Most homeowners view gutters as a necessary evil. While it is nice to direct flowing water away from the home, most basic gutters turn into an eyesore in short order, getting dented and dangling by a wire seemingly after the first incidence of severe weather. Due to these poor aesthetics, many homeowners are going against their better judgment and forgoing the gutters altogether.


However, this is highly inadvisable for those living in areas prone to heavy rain or snow melt. A home without gutters will likely see elevated costs of maintaining and repairing siding, with the unmitigated runoff also sure to cause erosion to the surrounding landscape. In a worst case scenario, water will leak into the basement and/or cause extensive damage to the foundation.

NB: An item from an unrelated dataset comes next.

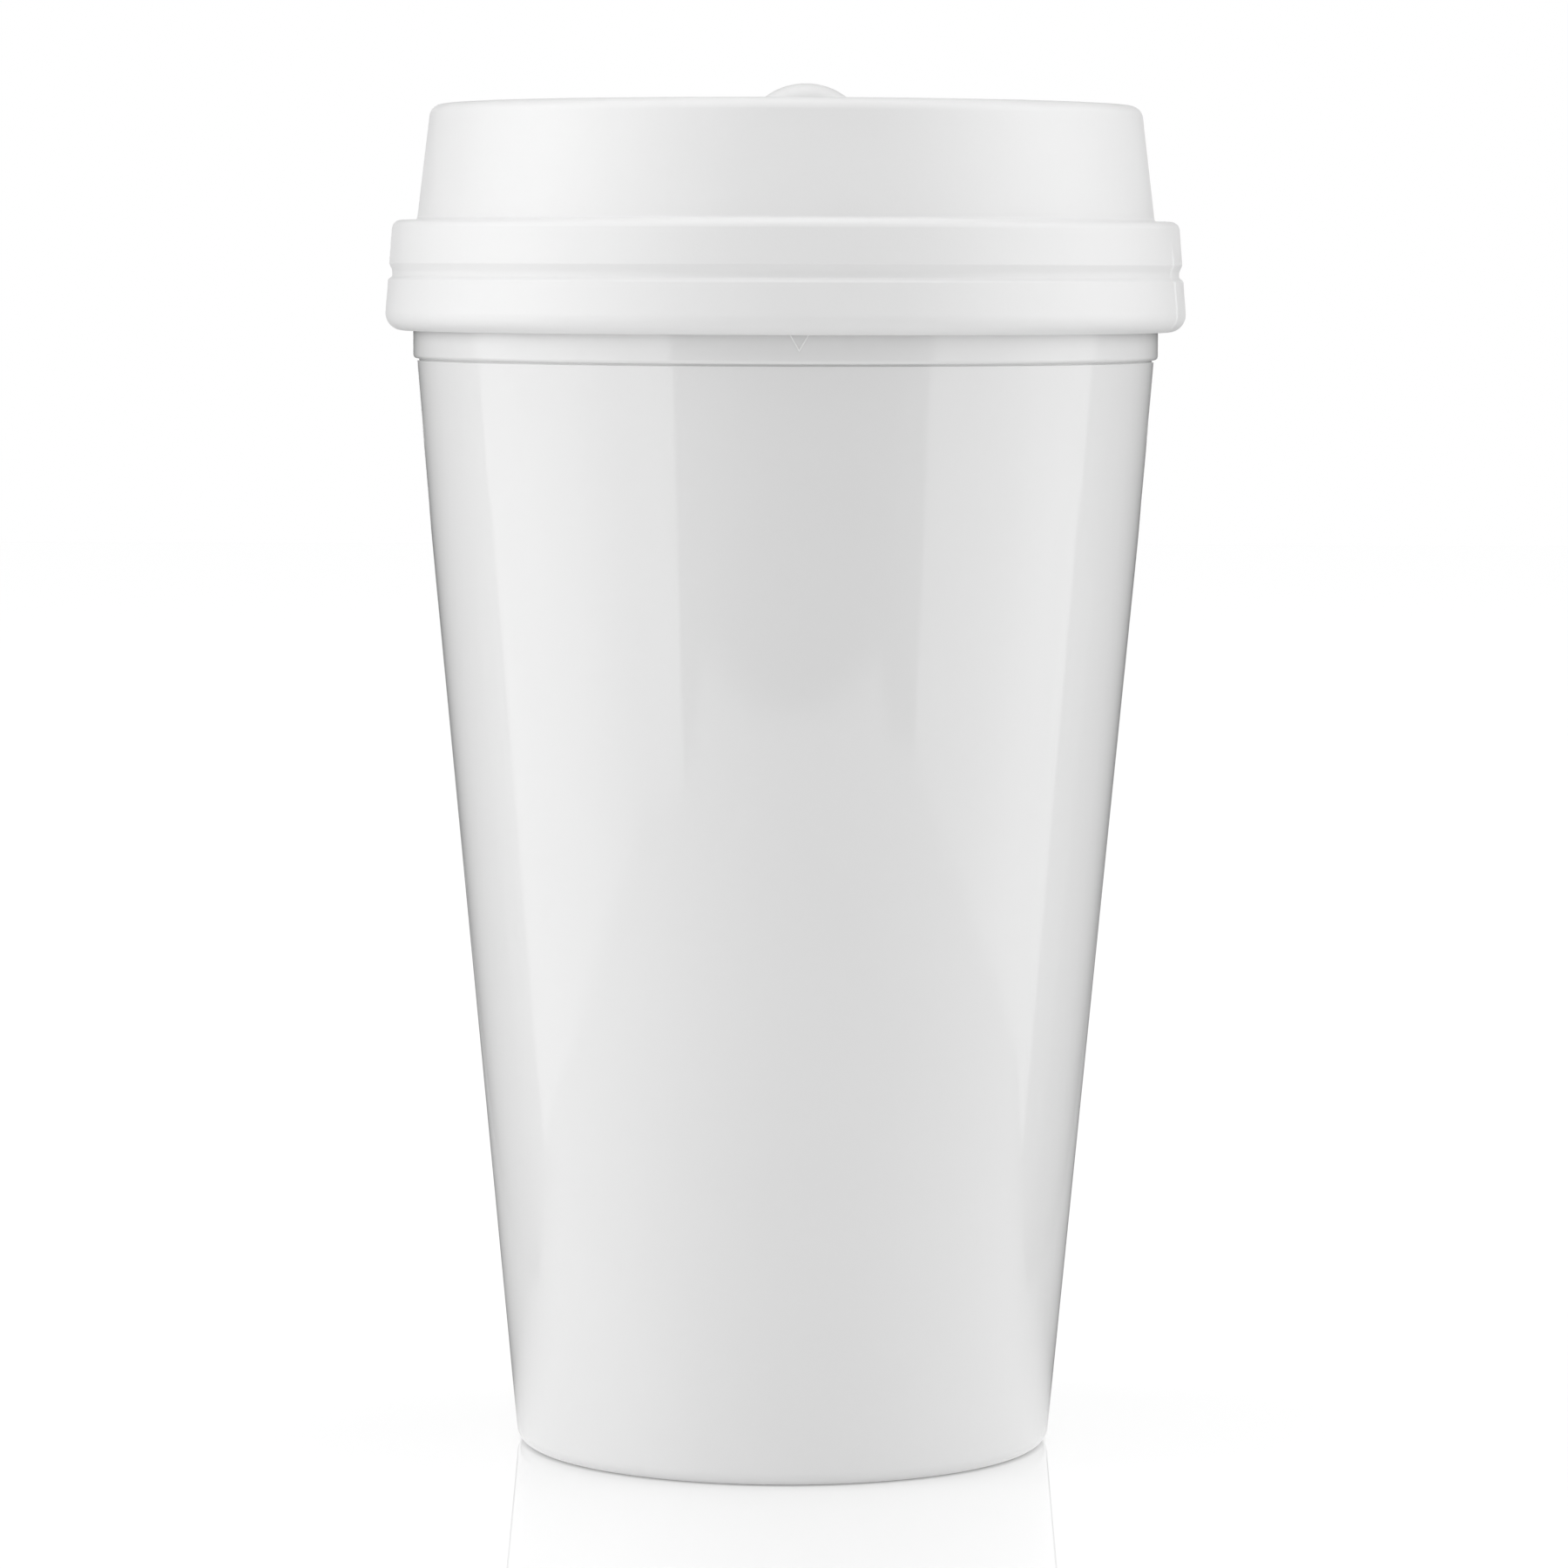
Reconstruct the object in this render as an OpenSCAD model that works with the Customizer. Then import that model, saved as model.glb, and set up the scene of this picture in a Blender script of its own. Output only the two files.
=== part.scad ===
// Double-wall travel tumbler with a press-on lid and a sliding drink closure.
// Millimetres, +Z up. The origin is the centre of the foot, on the surface the cup stands on.
// The drinking side of the cup faces -Y.

/* [Outer shell] */
// Width across the foot, measured to the sharp corner below the fillet
base_d = 61.8; // [54:0.1:70]
// Lean of the side wall from the vertical, in degrees
shell_taper = 5.4; // [3:0.1:7]
// Height of the shell's rim
shell_h = 125.2; // [100:0.1:140]
// Length below the rim over which the wall straightens up a little
ease_l = 25; // [10:1:50]
// Radius of that slow curve, seen in section
ease_r = 1000; // [700:50:2000]
// Thickness of the shell's side wall
shell_wall = 1.8; // [1.2:0.1:2.5]
// Thickness of the shell's floor
shell_floor = 1.8; // [1.2:0.1:3]
// Fillet round the foot
foot_fillet = 1.7; // [0.8:0.1:3]
// Fillet inside, between the shell's wall and floor
floor_fillet = 2; // [0.5:0.1:4]
// Rounding of the shell's upper edge
shell_edge = 0.3; // [0.1:0.05:0.5]
// Width of the ring that the cup stands on
foot_ring_w = 3; // [2:0.1:6]
// Depth of the hollow inside that ring
foot_hollow = 1.2; // [0.5:0.1:3]

/* [Inner liner] */
// Thickness of the liner's wall and floor
liner_wall = 1.8; // [1.2:0.1:2.5]
// Air between the two side walls
air_gap = 2.4; // [1.5:0.1:4]
// Air between the two floors
floor_gap = 2; // [1:0.1:5]
// Fillet round the outside of the liner's floor
liner_fillet = 3; // [1:0.1:6]
// Amount that the collar stands out past the shell's rim
collar_over = 0.44; // [0.2:0.02:1]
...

Fortunately, heavy gauge aluminum gutters are up to the task of directing flowing water away from the home without creating an exterior eyesore. A durable .032-gauge aluminum maintains its like-new appearance for longer than basic vinyl or thin aluminum options, not cracking or denting in the face of heavy impact, blending in seamlessly with your roof overhang for years.

Aluminum Soffit

Strong Materials for Building in Harsh Climates

Speaking of roof overhangs, a soffit upgrade is a great project to pursue concurrently with new aluminum gutters. Soffit is the covering that protects the eaves and roof overhangs of a house. It keeps wind from blowing rain into the substrate of these areas and causing mold and rot in the beams and rafters of the roof.


Traditional wood soffit has good protective qualities when new, but like other types of wood materials, it absorbs water as it ages and loses its treatment, carrying all of the associated risks. It is also poorly ventilated, causing the roof and attic to become extremely dank when high temperatures strike.


As a result, modern aluminum soffit is the best choice to protect the underside of your roof. Crafted with ventilation holes to promote fresh air circulation, aluminum soffit will not shrink or swell when introduced to moisture and will keep a clean, understated appearance with minimal maintenance required. One thing to keep in mind: aluminum soffit products will use a f channel or j channel design to fit with different types of roofs. Therefore, it is important to understand the anatomy of your roof and speak with a professional about f channel or j channel for soffit before scheduling an upgrade.

Hurricane Grade Storm Windows

Strong Materials for Building in Harsh Climates

Hurricane Ian and the devastation wrought in Florida was a painful reminder of the awesome potential of Mother Nature. Although it may not be possible to completely prevent damage caused by such powerful weather events, you can go a long way toward minimizing your risk by fortifying vulnerable areas of the home. In many instances of severe weather, old and degraded windows are the first part of the house to give way. If projectiles don’t shatter the glass, air and moisture will be forced in through cracks in the window/wall transition. Therefore, installing hurricane grade storm windows is a great idea for protecting your home--even if you don’t live in a coastal region. Using reinforced steel frames and sashes, along with impact-resistant glass that can deflect small objects traveling over 100 MPH, the best storm windows will provide elite protection in times of tempestuous winds.

Polyiso Insulation

For any region at risk of extreme heat or cold, insulation is among the most important building materials. As such, for homeowners looking to upgrade over traditional fiberglass insulation batts, the debate between polyiso vs xps has likely crossed the radar. While both are strong choices for improving the R-value of your home’s building envelope, polyiso is likely the preferred choice for helping secure a continuous insulation system. Polyiso is a permanently rigid, thermoset material that will not soften when introduced to extreme heat like thermoplastic XPS. In addition, polyiso is far less permeable than XPS, helping create a more impervious moisture barrier in your walls and roof.

5 Strong Materials for Building in Harsh Climates

Homes in harsh climates are subjected to the forces of nature more often and with greater force than homes in more temperate regions. With this in mind, it is important to choose the correct building materials to help the home thrive. Composite roofing, heavy gauge gutters, aluminum soffit, storm windows, and polyiso insulation are 5 strong materials to choose when building in harsh climates.